O segundo turno contra Lula adquiriu aspecto plebiscitário, o que favoreceu Collor, ainda conforme Klintowitz. Lula era o sapo barbudo, nas palavras de Leonel Brizola, difícil de engolir. Todos aqueles assustados com o esquerdismo destemperado do PT daqueles tempos correram para os braços do caçador de marajás. Uma quantidade expressiva de brasileiros acabou por entregar a chave do cofre ao ladrão, observa Jaime Klintowitz, acrescentando: Mas isso só se soube mais tarde. Às vésperas do segundo turno das eleições de 89, Collor fez um anúncio enigmático: Em três meses quero a direita indignada e a esquerda perplexa. Colocado para fora do poder dois anos depois da posse, Fernando Collor de Mello acabou deixando o país perplexo e indignado com as roubalheiras em seu governo.
A frustração com as imoralidades praticadas no governo de Fernando Collor foi o combustível que alimentou a mobilização de manifestantes pelo impeachment do presidente da República. Jovens estudantes chamados de cara-pintadas, com as cores da bandeira do Brasil, tomaram as ruas entoando o Fora Collor.

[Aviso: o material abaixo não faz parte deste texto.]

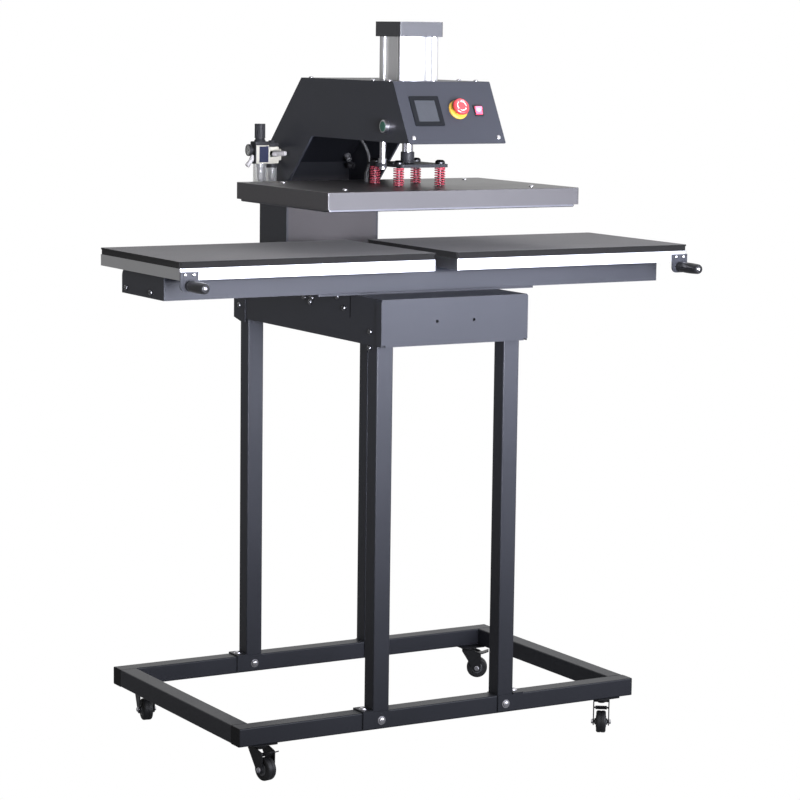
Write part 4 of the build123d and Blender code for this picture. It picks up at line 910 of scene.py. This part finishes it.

A pressão popular sensibilizou parlamentares na Câmara e no Senado, instaurando-se um processo de impeachment que retirou o poder das mãos de Collor, sendo confiado ao vice-presidente Itamar Franco, ex-senador e ex-governador por Minas Gerais e tido como um político honesto, profundamente ético. O relator final do processo de impeachment de Collor foi o senador paraibano Antônio Mariz, do então PMDB, que chegou a ser enfático: Se eu tivesse em mãos elementos comprovando a inocência de Collor, não hesitaria em pedir sua absolvição. Mas o que consta dos autos é estarrecedor e profundamente comprometedor para a imagem do presidente da República. Collor passou uma temporada nos Estados Unidos até voltar ao Brasil e esperar pela retomada dos direitos políticos, logrando eleger-se senador por Alagoas e ultimamente figurando, inclusive, na Operação Lava-Jato, que apura corrupção nas esferas de poder nacionais.